— Теперь наши отношения точно вышли на новый уровень, — бормочу, споласкивая с рук кровь. У меня ощущение, что я перемазана ею с ног до головы. Сколько ее за сегодня потерял Пересмешник, и думать боюсь.
На этот раз мой «пациент» не отвечает.
Оборачиваюсь: глаза закрыты, дыхание ровное. Кажется, уснул.
Сходить бы к реке, помыться самой… Но эту мысль я отбрасываю довольно быстро — мне все еще страшно, что он умрет. С сотрясением мозга шутки плохи. Да и ребра…Тут нет медсканеров — кто знает, нет ли внутреннего кровотечения.

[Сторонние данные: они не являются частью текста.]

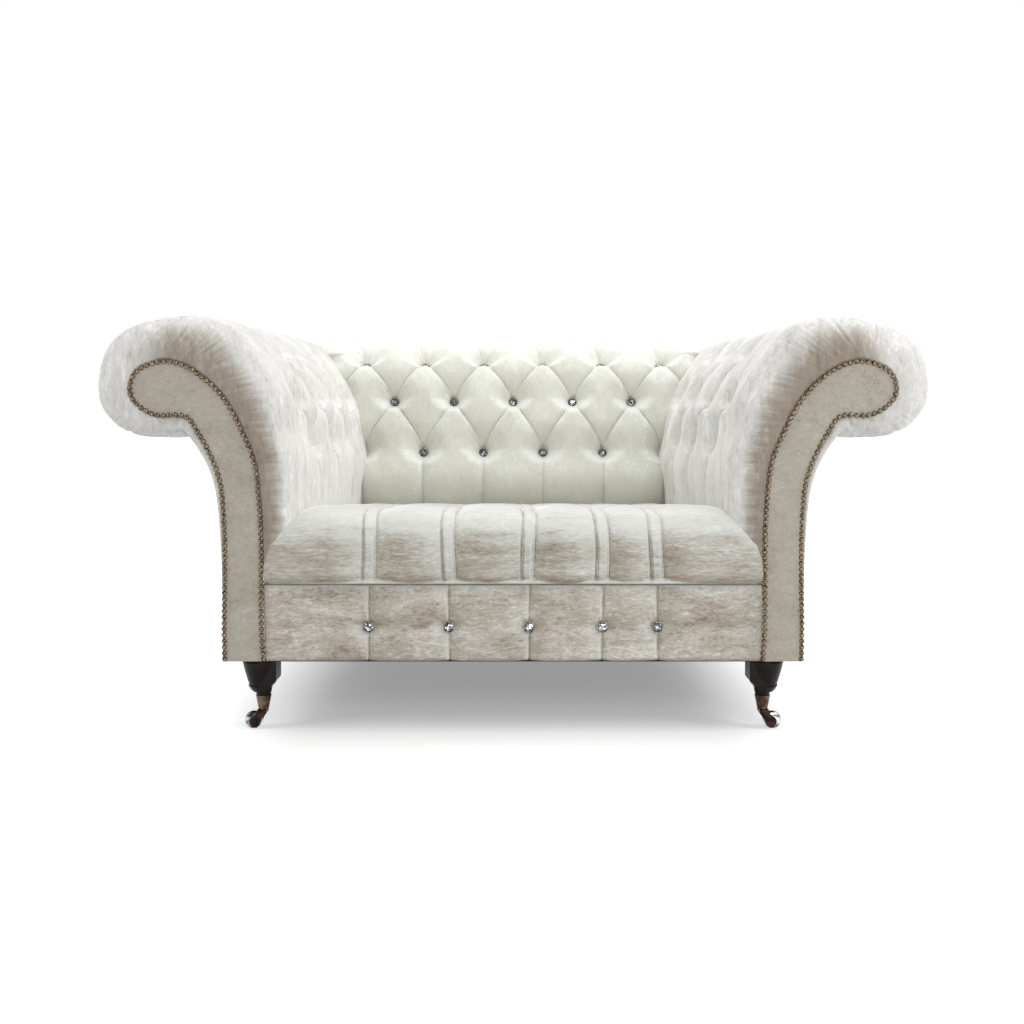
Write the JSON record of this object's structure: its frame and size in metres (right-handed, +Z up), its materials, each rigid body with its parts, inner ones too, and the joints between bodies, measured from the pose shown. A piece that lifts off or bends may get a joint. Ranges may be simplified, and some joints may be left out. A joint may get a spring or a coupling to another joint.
{
  "type": "chesterfield loveseat sofa",
  "caption": "Free-standing loveseat with scroll arms, deep-buttoned back, studded arm facings and turned front legs on swivelling castors.",
  "frame": {"origin": "on the floor, under the middle of the sofa's box", "axes": "+X to the right of someone facing the sofa's front, +Z up, the front faces -Y"},
  "size_m": [1.733, 0.9, 0.87],
  "materials": {
    "velvet": "matte",
    "facing_velvet": "matte",
    "webbing": "matte",
    "hessian": "matte",
    "dust_cloth": "matte",
    "frame_wood": "matte",
    "dark_mahogany": "gloss",
    "spring_steel": "satin",
    "antique_studs": "satin",
    "button_metal": "polished",
    "crystal": "polished",
    "castor_bronze": "gloss",
    "castor_chrome": "polished",
    "glide_plastic": "matte"
  },
  "bodies": {
    "sofa": {"front_rail": "frame_wood", "back_rail": "frame_wood", "side_rail_left": "frame_wood", "side_rail_right": "frame_wood", "seat_brace": "frame_wood", "corner_blocks": "frame_wood", "arm_tack_rail_left": "frame_wood", "arm_tack_rail_right": "frame_wood", "arm_top_rail_left": "frame_wood", "arm_top_rail_right": "frame_wood", "arm_front_board_left": "frame_wood", "arm_front_board_right": "frame_wood", "arm_rear_board_left": "frame_wood", "arm_rear_board_right": "frame_wood", "arm_former_left": "frame_wood", "arm_former_right": "frame_wood", "back_posts": "frame_wood", "back_top_rail": "frame_wood", "back_tack_rail": "frame_wood", "back_webbing": "webbing", "seat_springs": "spring_steel", "spring_clips": "spring_steel", "seat_platform": "hessian", "seat_pad": "velvet", "border_pad": "velvet", "back_pad": "velvet", "arm_pad_left": "velvet", "arm_pad_right": "velvet", "outside_arm_left": "velvet", "outside_arm_right": "velvet", "outside_back": "velvet", "arm_facing_left": "facing_velvet", "arm_facing_right": "facing_velvet", "rear_facing_left": "facing_velvet", "rear_facing_right": "facing_velvet", "facing_studs_left": "antique_studs", "facing_studs_right": "antique_studs", "dust_cover": "dust_cloth", "back_button_settings": "button_metal", "border_button_settings": "button_metal", "back_button_crystals": "crystal", "border_button_crystals": "crystal", "front_leg_left": "dark_mahogany", "front_leg_right": "dark_mahogany", "rear_leg_left": "dark_mahogany", "rear_leg_right": "dark_mahogany", "leg_bolts": "spring_steel", "rear_glides": "glide_plastic", "castor_cup_left": "castor_bronze", "castor_cup_right": "castor_bronze"},
    "castor_left": {"castor_fork_left": "castor_bronze", "castor_axle_left": "castor_bronze", "castor_pintle_left": "castor_bronze"},
    "castor_right": {"castor_fork_right": "castor_bronze", "castor_axle_right": "castor_bronze", "castor_pintle_right": "castor_bronze"},
    "wheel_left": {"castor_wheel_left": "castor_chrome"},
    "wheel_right": {"castor_wheel_right": "castor_chrome"}
  },
  "joints": [
    {"name": "castor_swivel_left", "type": "hinge", "parent": "sofa", "child": "castor_left", "pos_m": [-0.529, -0.405, 0.041], "axis": [0, 0, 1], "continuous": true},
    {"name": "castor_swivel_right", "type": "hinge", "parent": "sofa", "child": "castor_right", "pos_m": [0.529, -0.405, 0.041], "axis": [0, 0, 1], "continuous": true},
    {"name": "wheel_spin_left", "type": "hinge", "parent": "castor_left", "child": "wheel_left", "pos_m": [-0.55, -0.405, 0.0185], "axis": [0, 1, 0], "continuous": true},
    {"name": "wheel_spin_right", "type": "hinge", "parent": "castor_right", "child": "wheel_right", "pos_m": [0.55, -0.405, 0.0185], "axis": [0, 1, 0], "continuous": true}
  ]
}
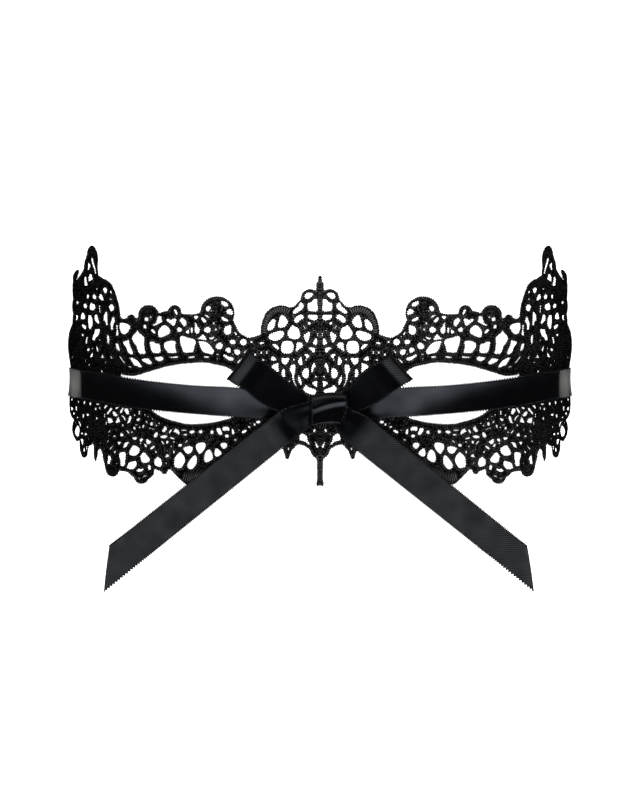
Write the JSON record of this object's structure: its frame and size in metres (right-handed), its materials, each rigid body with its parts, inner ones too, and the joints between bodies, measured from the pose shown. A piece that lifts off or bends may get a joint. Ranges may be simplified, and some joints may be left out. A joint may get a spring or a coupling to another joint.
{
  "type": "lace eye mask",
  "caption": "Half face mask of black guipure lace with eye holes and pointed wings, tied behind the head by satin ribbons in a bow.",
  "frame": {"origin": "under the middle of the outline, on the surface that the mask lies on with its face down", "axes": "+X along the mask from one temple to the other, +Y up the face towards the brow, +Z from the face of the lace towards the bow"},
  "size_m": [0.1462, 0.1016, 0.0669],
  "materials": {
    "lace": "matt embroidery thread",
    "satin": "woven satin with a soft sheen"
  },
  "bodies": {
    "root": {"lace_mask": "lace", "ribbon_left": "satin", "ribbon_right": "satin"}
  },
  "joints": []
}
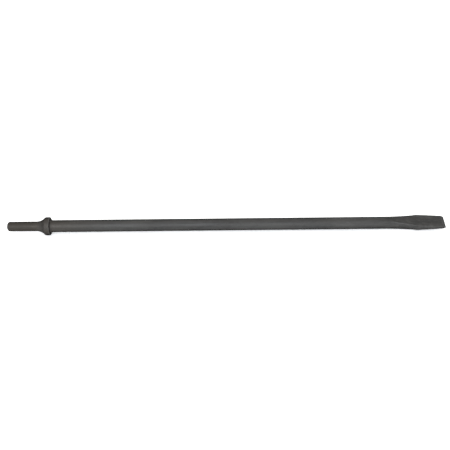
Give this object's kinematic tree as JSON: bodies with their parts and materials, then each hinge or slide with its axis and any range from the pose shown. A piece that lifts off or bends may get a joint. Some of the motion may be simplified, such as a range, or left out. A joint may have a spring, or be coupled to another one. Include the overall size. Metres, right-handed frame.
{
  "type": "cold chisel",
  "caption": "Long cold chisel bit for an air hammer: round shank, coned retaining collar, round bar, and a flattened blade ground to a straight cutting edge.",
  "frame": {"origin": "centre of the flat striking face at the shank's end", "axes": "+X along the tool's axis towards the cutting edge, +Z square to one of the blade's wide faces, +Y along the cutting edge"},
  "size_m": [0.4572, 0.019, 0.019],
  "materials": {
    "oxidised_steel": "matte, dark grey heat-treatment oxide over forged and rolled steel",
    "ground_edge": "satin, ground across the edge and darkened"
  },
  "bodies": {
    "root": {"shank": "oxidised_steel", "collar": "oxidised_steel", "bar": "oxidised_steel", "blade": "oxidised_steel", "cutting_edge": "ground_edge"}
  },
  "joints": []
}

Чувство непривычное — впервые в своей новой жизни по-настоящему боюсь за кого-то.
В дверь стучат.
Матерюсь сквозь зубы и иду открывать, на ходу оглядываясь — не проснулся ли. Пересмешник не шевелится, глаза не открывает. Видимо, сейчас его и пушкой не разбудишь.
На пороге — Рисовка.
— Гагара, ты пойдешь на похороны? — спрашивает, переминаясь с ноги на ногу.
Вот это скорость у Филина. Хочет поскорее все забыть, как страшный сон? К чему такая спешка?
— Глава велел меня привести? — спрашиваю прямо.
Рисовка качает головой.
— «Позвать». Это прямая цитата.
Когда человека зовут, он ведь может отказаться, верно?
— Тогда передай, что я пока не могу оставить Пересмешника.
— Я передам, — Рисовка кивает и уходит, не задав ни единого лишнего вопроса и не пытаясь заглянуть через мое плечо в комнату. Те же Чайка или Кайра ни за что бы не упустили возможности что-нибудь разнюхать.
Прикрываю за ней дверь и возвращаюсь к «больному».
Касаюсь лба — более влажный и менее горячий. Хорошо.
Сажусь на край кровати у бедра Пересмешника и несколько минут просто смотрю на него. Сейчас его сложно назвать красавчиком. Ну или, разве что, «красавчиком, побывавшем в мясорубке». Почему же Кайра так в него вцепилась?
Почему я сама, не отдавая себе в этом отчет, вцепилась в него? Точно не из-за внешности. Сапсан — очень привлекательный мужчина, Ворон, Чиж был настоящим красавцем… Поэтому нет, дело не во внешности.
А вот в самом Пересмешнике или в ассоциации с Ником Валентайном, я ещё не знаю.
Ведь шрамы с ладони можно убрать. Это научились делать ещё в двадцатом веке. Почему я прицепилась к этому ожогу на руке? Вдруг это все-таки он?
Голова гудит; тру переносицу.
Но если бы это был Ник — хотя на чем основано мое предположение, кроме ощущений? — то какого черта он бы молчал? Если бы Пересмешник действительно был Ником Валентайном, что мешало бы ему сказать мне правду? К чему игры в шпионов, слежка за незнакомцами у реки? Ведь Нику наверняка должно быть известно, кто эти люди.
А что если это Ник, но он, как и я, прошел обработку слайтексом и ничего не помнит?
Боже, да с чего я вообще решила, что это Ник?!
Злюсь на себя и свою отшибленную память, которая отказывается показать мне лицо Валентайна.
Потом устаю злиться и ложусь рядом с Пересмешником. Слушаю его мерное дыхание и тоже засыпаю, несмотря на то, что ещё рано для сна.